While insurance fraud cases were transferred to other prosecutors, the motor fuels tax fraud division is no more. Fuel tax theft cases now completely fall to district attorneys to prosecute. And the public integrity unit’s chief and former members of the fraud section are concerned that criminals will see less of a deterrent to fuel tax fraud schemes.

“The impact, I think, is that some cases will get prosecution, a lot will get declined,” the integrity unit’s director, Gregg Cox, said. “Where there’s a smaller prosecutor’s office, with no expertise, they’re going to be hard-pressed to accept it. A larger county like Harris County, they’ll do a lot of cases. Some will get prosecuted. But some won’t, and there will be a trickle-down effect.”

That is not necessarily true, says Rene Pena, the district attorney for a five-county jurisdiction in the center of the Eagle Ford Shale drilling area — Atascosa, Frio, Karnes, Wilson and LaSalle. “If we receive them from our law enforcement officers and it reaches the probable cause standard,” the cases will be prosecuted, Pena said.

Martin Cano, director of criminal investigations at the Texas comptroller’s office, which refers fuel tax investigations, said that some smaller district attorney offices unfamiliar with the field could face a learning curve, but that he did not expect a sudden downturn in enforcement.

“The veto affected the public integrity unit, but it didn’t affect compliance,” Cano said.

The money at stake is significant. With the state gas tax at 20 cents a gallon, a tanker truck carrying 10,000 gallons is transporting $2,000 in state taxes that help pay for Texas highways and schools.

Factor in federal gas taxes, and that tax load worth doubles to about $4,000 in tax receipts.

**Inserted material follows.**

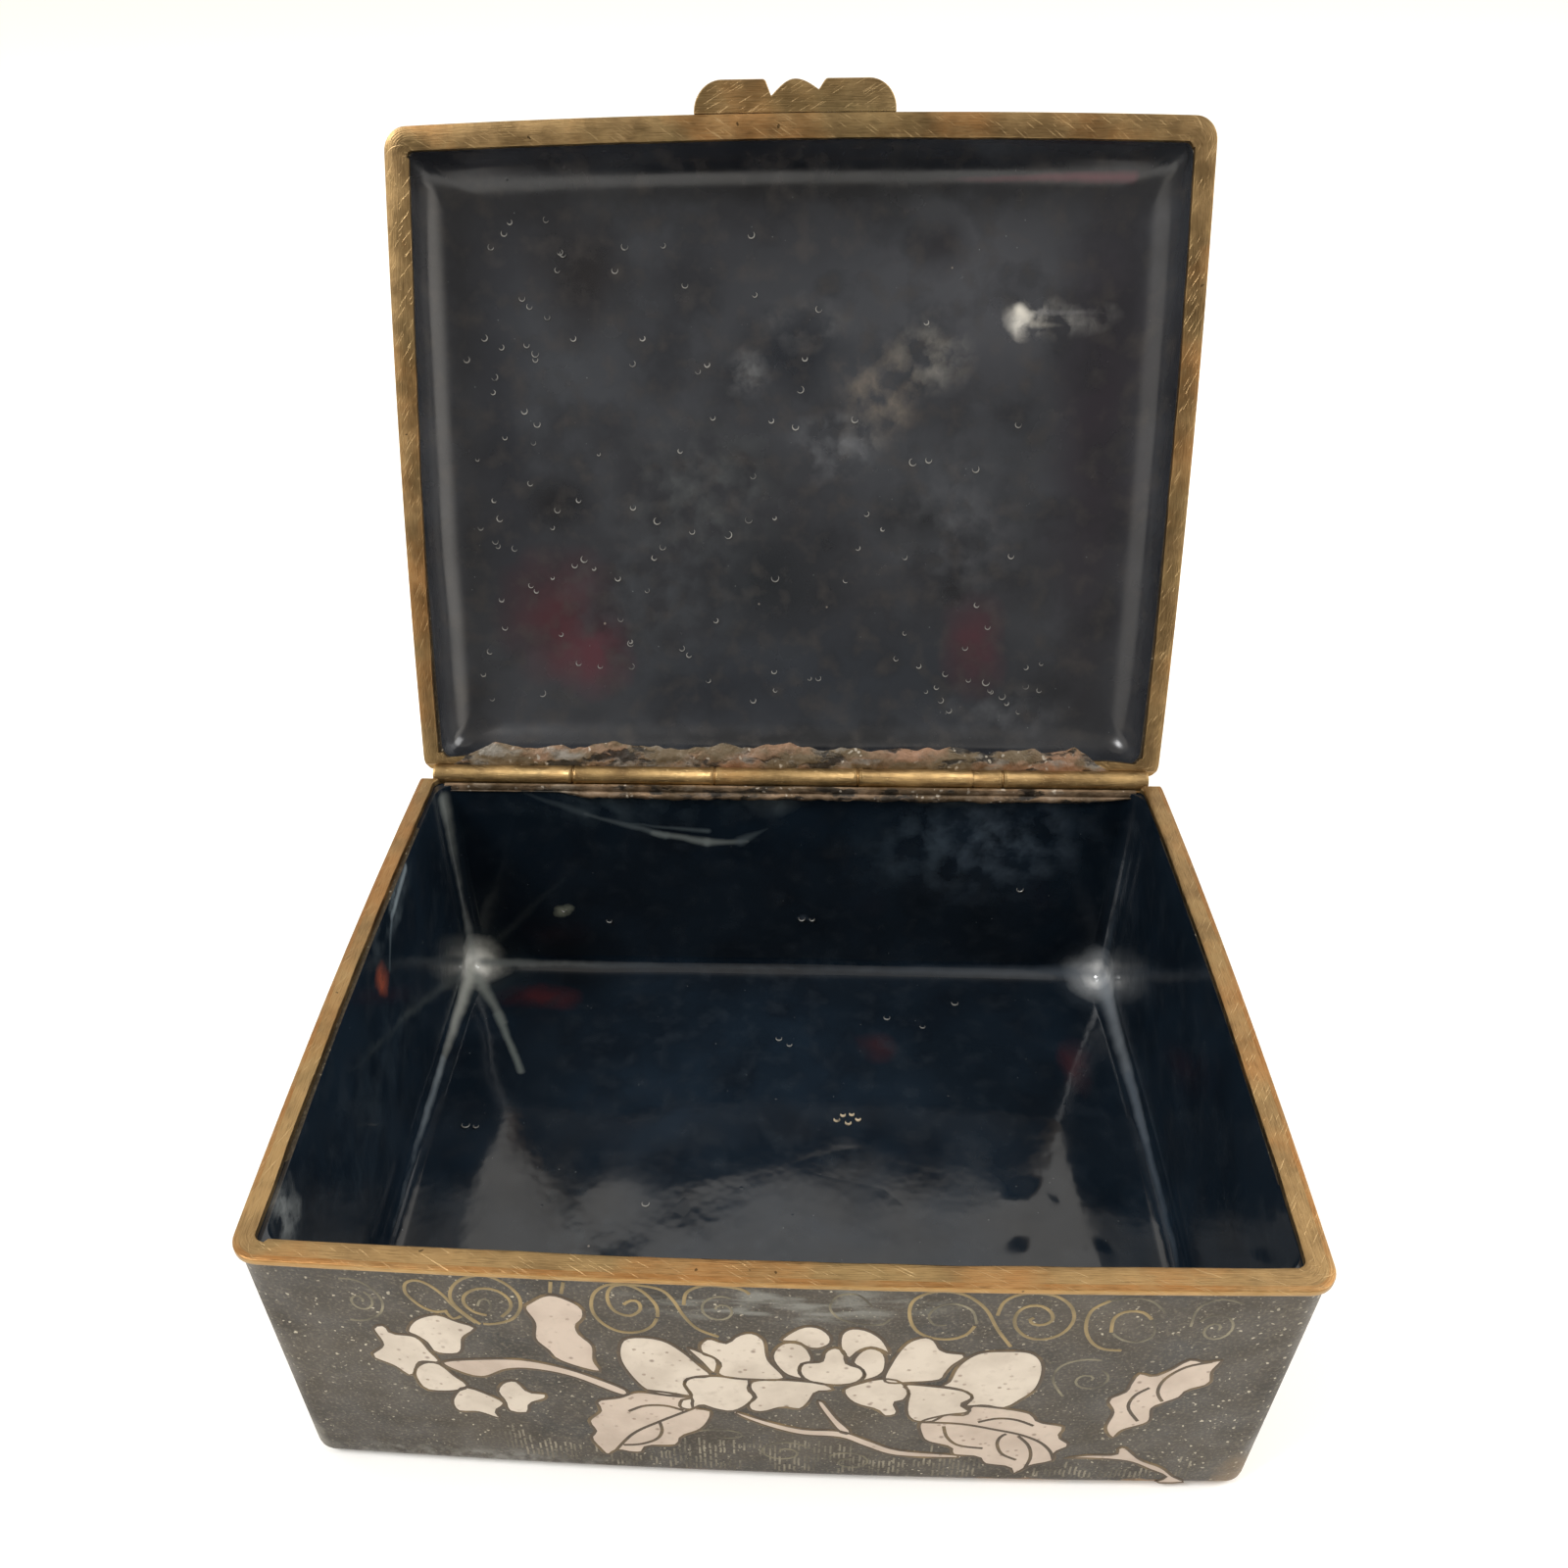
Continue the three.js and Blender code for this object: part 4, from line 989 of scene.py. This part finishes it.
rim_brass = old_brass("filed_brass_rim", "#9A7F57", "#6B5539", "#A07345", along_rim=True)
HINGE_HALF = HALF_WIDTH - 2.0


def tray_rim_extra(x, y):
    """The tray's rim is narrower along its left side."""
    return -0.45 if x < -56 else 0.05


def tray_rim_pared(x, y, inset):
    """In front of the hinge tubes the tray's rim is filed down so far that the whole tube shows."""
    if y > 44 and abs(x) < HINGE_HALF - 1.5 and inset > 1.9:
        return BOX_HEIGHT - RIM_THICKNESS + 0.12
    return None


def lid_rim_extra(x, y):
    """The lid's rim is wide at the hinge and front and gets narrower down its two sides."""
    forward = (HALF_DEPTH - y) / (2 * HALF_DEPTH)
    if y > 44:
        return 0.75 if abs(x) < 54 else 0.3
    if y < -44:
        return 0.45
    return (-0.5 + 1.3 * forward) if x < 0 else (-0.2 + 0.4 * forward)


tray_rim = rim_piece("tray_rim_strip", BOX_HEIGHT - RIM_THICKNESS, tray_rim_extra, False, tray_rim_pared)
cut_hinge_groove(tray_rim, "box")
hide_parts("box_rim")
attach(tray_rim, "box")
lid_rim = rim_piece("lid_rim_strip", LID_RIM_LOW, lid_rim_extra, True)
cut_hinge_groove(lid_rim, "lid")
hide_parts("lid_rim")
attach(lid_rim, "lid")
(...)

In Texas, a state at the center of the refining industry, motor fuel tax schemes can range from individuals who steal tax-free or red-dyed diesel designated for construction and farming use, to organized rings that import stolen gas from elsewhere, even American military bases and Mexico, while avoiding federal and state taxes.

Beth Payan, a prosecutor who spent five years with the now-closed fuels tax fraud team, said one case involved thieves who resold aviation fuel stolen from Fort Bliss in El Paso. Other cases have involved defendants who sold bootlegged concoctions, or “blends” made from Houston Ship Channel sludge mixed with gasoline.

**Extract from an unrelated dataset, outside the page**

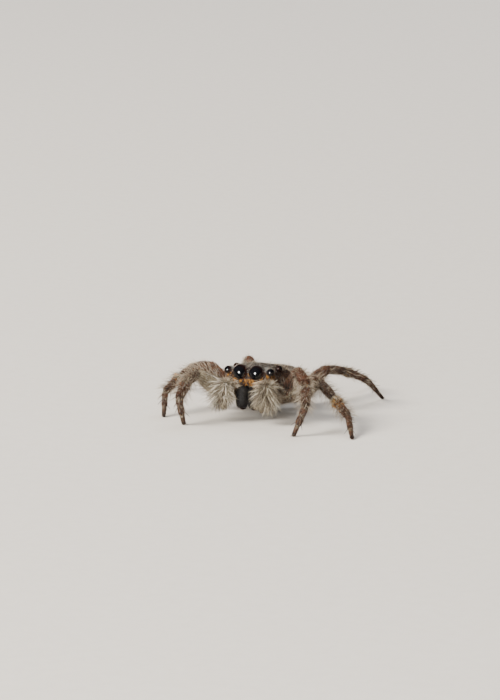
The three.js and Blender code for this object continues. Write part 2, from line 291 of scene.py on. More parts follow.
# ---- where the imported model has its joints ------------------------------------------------


def node_points(name):
    return np.unique(np.round(read_points(frame["nodes"][name].data) / MM, 4), axis=0)


def meeting(first, second, reach=0.05):
    """The middle of the cut where two neighbouring nodes face each other."""
    a, b = node_points(first), node_points(second)
    gaps = np.linalg.norm(a[:, None] - b[None], axis=2)
    return (a[gaps.min(1) < reach].mean(0) + b[gaps.min(0) < reach].mean(0)) / 2


BODY_TURN = turn("X", -BODY_PITCH)
eye_low, eye_high = (np.array(corner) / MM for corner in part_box("eye_front_middle_left"))
BODY_AT = (eye_low + eye_high) / 2 - BODY_TURN @ EYES["front_middle"][0]
ABDOMEN_TURN = turn("Z", ABDOMEN_SWING) @ turn("X", -ABDOMEN_DROP)
ABDOMEN_AT = BODY_AT + ABDOMEN_BEHIND


def from_body(places):
    return np.asarray(places, float) @ BODY_TURN.T + BODY_AT


def to_body(places):
    return (places - BODY_AT) @ BODY_TURN


def other_side(places, sign):
    return np.asarray(places, float) * (sign, 1, 1)


# ---- parts of the skin --------------------------------------------------------------------


class Trunk:
    """A rounded body along its own Y, from sections of half width, top and bottom."""

    def __init__(self, name, rows, edge, square, at, turned):
        self.name, self.edge, self.square = name, edge, square
        self.at, self.turned = at, turned
        self.rows = spline(rows, TRUNK_ROWS)

    def local(self, points):
        return (points - self.at) @ self.turned

    def shape(self):
        angles = np.linspace(0, 2 * math.pi, TRUNK_SIDES, endpoint=False)
        wide, high = (
            np.sign(wave) * np.abs(wave) ** (2 / self.square)
            for wave in (np.cos(angles), np.sin(angles))
        )
        rings = []
        for y, half, top, bottom in self.rows:
            level = np.clip(self.edge, bottom + 0.02, top - 0.02)
            z = level + np.where(high > 0, top - level, level - bottom) * high
            ring = np.stack([half * wide, np.full(TRUNK_SIDES, y), z], 1)
            rings.append(ring @ self.turned.T + self.at)
        return loft(rings)

    def measure(self, points):
        """Distance outside the surface and fraction along, for each point."""
        x, y, z = self.local(points).T
        rows = self.rows
        half, top, bottom = (np.interp(y, rows[:, 0], rows[:, k]) for k in (1, 2, 3))
        level = np.clip(self.edge, bottom + 0.02, top - 0.02)
        high = np.where(z > level, (z - level) / (top - level), (level - z) / (level - bottom))
        size = (np.abs(x / half) ** self.square + high**self.square) ** (1 / self.square)
        past = np.maximum(rows[0, 0] - y, y - rows[-1, 0])
        outside = (size - 1) * np.minimum(half, top - bottom) * 0.8
        along = (y - rows[0, 0]) / (rows[-1, 0] - rows[0, 0])
        return np.maximum(outside, past), along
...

The motor vehicle fuel tax fraud section was the integrity unit’s smallest, equipped with a nearly $1 million annual budget to investigate cases anywhere in the state. It had two prosecutors, two forensic auditors and an investigator.

According to the most recent statistics available, the state motor fuels section has returned 277 convictions since 1989. More than $12.6 million in restitution was ordered. Depending on the charge, the crimes, which are felonies, can carry a penalty of up to life in prison.

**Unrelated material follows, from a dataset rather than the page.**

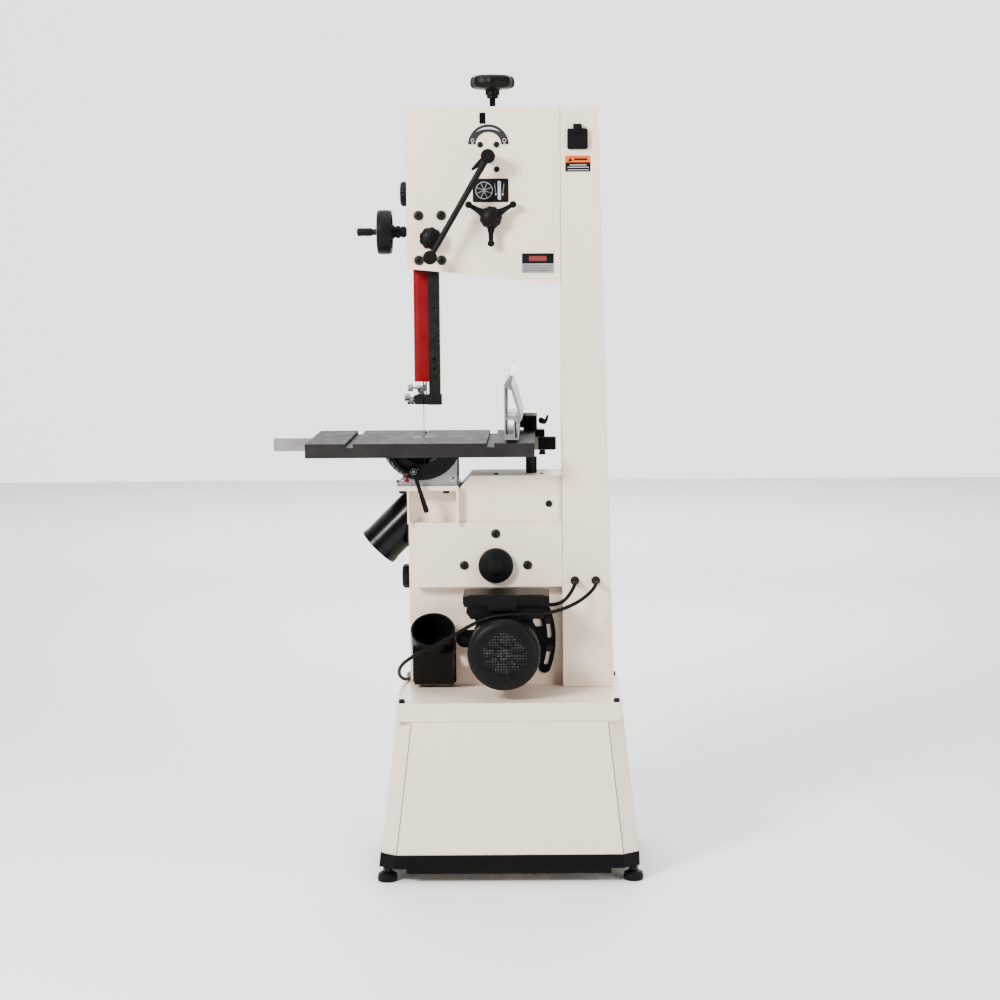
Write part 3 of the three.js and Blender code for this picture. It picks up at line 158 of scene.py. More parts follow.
def make_stage():
    mesh = bpy.data.meshes.new("floor")
    corners = [(x * FLOOR_HALF, y * FLOOR_HALF, 0) for x, y in ((-1, -1), (1, -1), (1, 1), (-1, 1))]
    mesh.from_pydata([Vector(corner) for corner in corners], [], [(0, 1, 2, 3)])
    floor = in_scene("floor", mesh)
    pale = bpy.data.materials.new("floor_pale")
    pale.use_nodes = True
    shader = pale.node_tree.nodes["Principled BSDF"]
    shader.inputs["Base Color"].default_value = (0.86, 0.86, 0.86, 1)
    shader.inputs["Roughness"].default_value = 0.7
    mesh.materials.append(pale)


def link(tree, source, output, target, socket):
    tree.links.new(source.outputs[output], target.inputs[socket])


def ramp(tree, source, output, low, high, from_low=0.3, from_high=0.7):
    """Maps a stretch of a node's values, by default a texture's middle ones, onto a range."""
    node = tree.nodes.new("ShaderNodeMapRange")
    node.inputs["From Min"].default_value = from_low
    node.inputs["From Max"].default_value = from_high
    node.inputs["To Min"].default_value = low
    node.inputs["To Max"].default_value = high
    link(tree, source, output, node, "Value")
    return node


def make_world():
    """A pale studio that is bright behind the saw and dim on the side it is looked at from."""
    world = bpy.data.worlds.new("studio")
    world.use_nodes = True
    tree = world.node_tree
    background = tree.nodes["Background"]
    background.inputs["Color"].default_value = (1.0, 0.995, 0.985, 1)
    coordinates = tree.nodes.new("ShaderNodeTexCoord")
    direction = tree.nodes.new("ShaderNodeSeparateXYZ")
    link(tree, coordinates, "Generated", direction, "Vector")
    strength = ramp(tree, direction, "Y", DIM_SIDE, BRIGHT_SIDE, -0.2, 1.0)
    link(tree, strength, "Result", background, "Strength")
    bpy.context.scene.world = world


def soft_light(name, position, target, size, watts):
    data = bpy.data.lights.new(name, "AREA")
    data.shape = "RECTANGLE"
    data.size, data.size_y = size
    data.energy = watts
    lamp = in_scene(name, data)
    lamp.location = at(*position)
    aim = at(*target) - lamp.location
    lamp.rotation_euler = aim.to_track_quat("-Z", "Y").to_euler()


make_stage()
make_world()
soft_light("key", (-2300, -3200, 3000), (150, 0, 950), (1.1, 1.1), 390)
soft_light("fill", (2900, -2600, 1500), (150, 0, 900), (2.0, 2.6), 110)
soft_light("top", (150, -400, 3600), (150, 0, 900), (2.4, 2.4), 90)
soft_light("front_side", (300, 3600, 2400), (150, 0, 900), (2.4, 2.4), 90)
soft_light("far_floor", (150, 6200, 3400), (150, 6300, 0), (6.0, 4.0), 420)

# ---- Materials ----


def noise(tree, coordinates, scale, detail, stretch=(1, 1, 1)):
    """A noise texture in the object's own metres, stretched along an axis where asked."""
    mapping = tree.nodes.new("ShaderNodeMapping")
    mapping.inputs["Scale"].default_value = stretch
    link(tree, coordinates, "Object", mapping, "Vector")
    texture = tree.nodes.new("ShaderNodeTexNoise")
    texture.inputs["Scale"].default_value = scale
    texture.inputs["Detail"].default_value = detail
    link(tree, mapping, "Vector", texture, "Vector")
    return texture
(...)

Because motor fuel tax fraud cases are often laborious, requiring a lot of surveillance and paperwork, some critics are concerned that the cases will take a back seat to more violent crimes.

“One of the cases I just turned over had 80 banker boxes,” said Payan, who was reassigned to the Travis County district attorney’s civil law division last year. “I just turned it over to the comptroller to take them to the local jurisdiction.”

Since the unit shuttered, 34 motor fuel cases were sent to the comptroller’s office to be passed to district attorneys. Pinpointing how much is lost when fuel taxes are not paid is difficult and has flummoxed government accountants for decades.

A 1992 General Accounting Office report said that no “verifiable estimate of the current level of motor fuel excise tax evasion is available.” A 2008 study by the Transportation Research Board of the National Academies found that “the estimate of total taxes due is a difficult value to obtain.”

Most auditors try to estimate the loss through what is sold and taxes that are paid, but considering the exemptions offered to several military groups, school districts, ranchers and the construction industry, it is an arduous task.

Federal fuel tax evasion cost the nation’s taxpayers about $1 billion annually in 2001, the latest figure available from the Federal Highway Administration. Fuel tax collection initiatives in the 1990s have helped with enforcement.

Since 1994, the nation’s off-road diesel fuel, which is tax-free, has been dyed the hue of red Kool-Aid so regulators can quickly identify whether a driver on the highway has illegally filled up with fuel that is to be used for farm or construction equipment.

Ten years after the red-dye initiative, IRS officials issued 900 penalties worth $1.8 billion involving illegal use of dyed fuel. Most of the misuse occurs in the construction or agriculture industry by individuals who fill up their personal vehicles with tax-exempt fuel. But criminals continue to try to capitalize on red-dye diesel, selling it at the full-diesel price without paying taxes at the rate of 44 cents a gallon. 

More than 3 billion gallons of the tax-exempt red-dyed diesel fuel was sold in Texas in 2013, according to the state comptroller’s office.

Ruth-Ellen Gura, who retired from the integrity unit’s motor fuels tax division two years ago, says Texas prosecutors have seen where fuel is bought in Louisiana, for example, marked for export to Mexico (which makes it tax-exempt), and then sold in Texas for the taxed price, but the tax was not forwarded to Austin.

“So Louisiana wasn’t collecting the tax and then the buyer was stopping in Texas and selling it to convenience stores,” she recalled.

Word that her former unit was shutting down was distressing, she said.

“I think it’s terrible because the state is the victim. The citizens of the state are the losers,” Gura said.

*Correction: A previous version of this story incorrectly reported that more than 3 trillion gallons of red-dyed, tax-free diesel was sold in Texas. It was 3.3 billion gallons.